When someone receives a package, their brain is doing more than just processing visual information. There’s an emotional response happening, whether they’re aware of it or not. A quality package triggers feelings of being valued and respected. It suggests the business cared enough to protect what’s inside and present it properly.

This isn’t about fancy graphics or expensive materials necessarily. It’s about intentionality. When packaging feels thoughtful—when it opens easily without requiring scissors and a minor struggle, when the product sits securely inside without rattling around, when everything just works—customers notice. They might not consciously think “wow, great box,” but they register that the experience was smooth and pleasant.

On the flip side, poor packaging creates friction. Customers wrestling with excessive tape, dealing with products that shifted during shipping, or finding items inadequately protected all experience tiny moments of frustration. These small annoyances add up in ways that affect trust and likelihood of returning.

Protection Equals Professionalism

Here’s something businesses discover the hard way: damaged products kill repeat business faster than almost anything else. A customer who receives a dented, scratched, or broken item doesn’t just blame the shipping company. They blame the seller for not packaging it properly in the first place.

This is where investing in proper packaging materials becomes less about cost and more about reputation. Businesses looking to improve their packaging approach often find that working with providers who offer custom cardboard boxes designed specifically for their products eliminates most damage-related complaints. The right box, built with the correct dimensions and strength for what’s inside, prevents the majority of shipping mishaps that lead to returns and disappointed customers.

When products consistently arrive in perfect condition, customers develop confidence in the business. They know they can order without worrying about receiving damaged goods. That confidence is what transforms occasional buyers into regular customers who don’t even consider shopping elsewhere.
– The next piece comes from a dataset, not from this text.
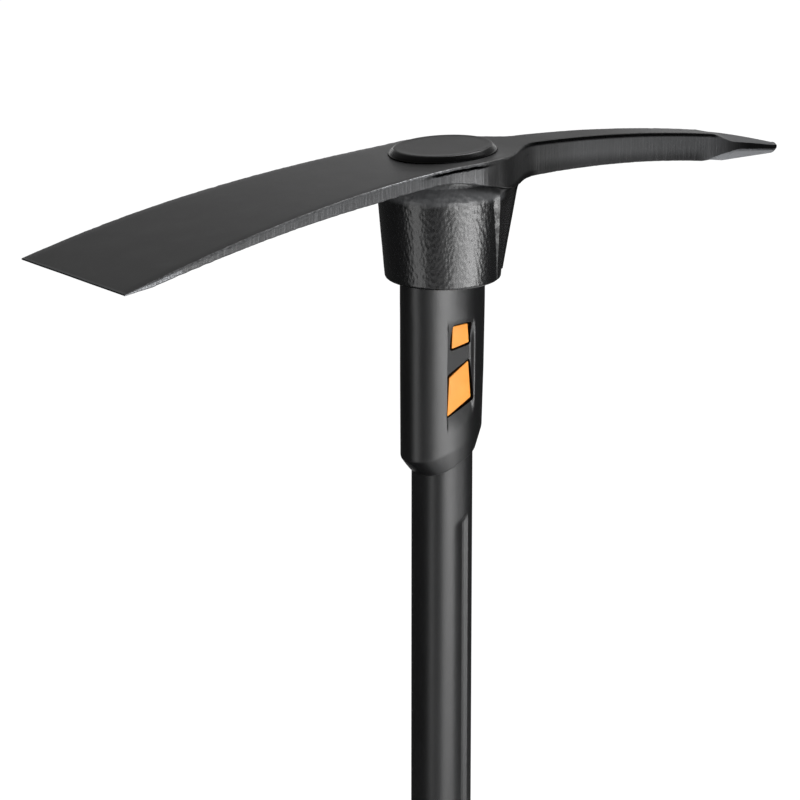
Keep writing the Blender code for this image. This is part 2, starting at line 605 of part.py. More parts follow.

The Unboxing Moment Matters More Than Ever

Social media has turned unboxing into a whole phenomenon, but even customers who never post about their purchases experience that same moment of anticipation. Opening a package should feel satisfying, not tedious. The best packaging designs consider this experience from start to finish.

Think about packages that open cleanly without requiring tools versus those sealed with what feels like industrial-strength tape. Or boxes where the product is immediately visible and accessible versus ones where you’re digging through mountains of loose fill to find what you ordered. These details shape how customers feel about the entire purchase.

What makes this particularly powerful for building loyalty is that the unboxing experience happens in private, at home, when customers are relaxed and receptive. It’s an intimate moment between them and the brand. Getting it right creates a positive association that goes deeper than a good transaction—it feels personal.

Packaging as Silent Communication

Every business claims they care about quality and customer satisfaction. The packaging is where they prove it. Words on a website are easy. Following through with packaging that actually protects products and provides a good experience requires investment and attention to detail.

Customers pick up on this. When they see that a business put thought into how products are packed and presented, it signals reliability. It suggests this is a company that doesn’t cut corners, that takes pride in what they do. These impressions might seem small, but they’re the foundation of trust.

And trust is what brings customers back. People return to businesses where they feel confident they’ll get what they paid for, delivered properly, without hassles. Packaging plays a surprisingly large role in building that confidence.

The Practical Path to Better Packaging

Improving packaging doesn’t require a complete overhaul or enormous budget. Many businesses start by simply evaluating where their current packaging falls short. Are products shifting during transit? Are boxes too large, requiring excessive filler? Does the packaging look professional or thrown together?

From there, it’s about making strategic improvements. Sometimes it’s as simple as switching to boxes that actually fit the products properly. Other times it involves better protective materials or redesigning how items are arranged inside. The goal isn’t perfection—it’s consistency and reliability.

Businesses that nail this find their customer retention rates improve noticeably. People reorder because they remember how smooth the experience was last time. They recommend the business to friends because they trust products will arrive as promised. And they’re far more forgiving if something else occasionally goes wrong, because the overall track record is solid.

Building Long-Term Value

The real benefit of great packaging shows up over time. Each positive experience stacks on top of the previous ones, building a reservoir of goodwill. Customers become advocates. They leave better reviews. They order more frequently and spend more per transaction because they’re not worried about potential problems.

This is where the economics shift. While quality packaging costs more per unit than cheap alternatives, the return on that investment comes through increased customer lifetime value. Repeat customers are far more profitable than constantly acquiring new ones. When packaging helps convert more one-time buyers into regulars, the numbers work out favorably.

The businesses winning at customer retention understand this. They see packaging not as a line item to minimize but as a tool for building relationships. Every box that leaves their facility is an opportunity to reinforce why customers chose them in the first place and why they should choose them again.

Great packaging won’t fix a bad product or terrible service. But when the fundamentals are solid, packaging becomes the differentiator that keeps customers coming back instead of drifting to competitors. It’s the quiet factor that turns transactions into relationships and one-time purchases into ongoing loyalty.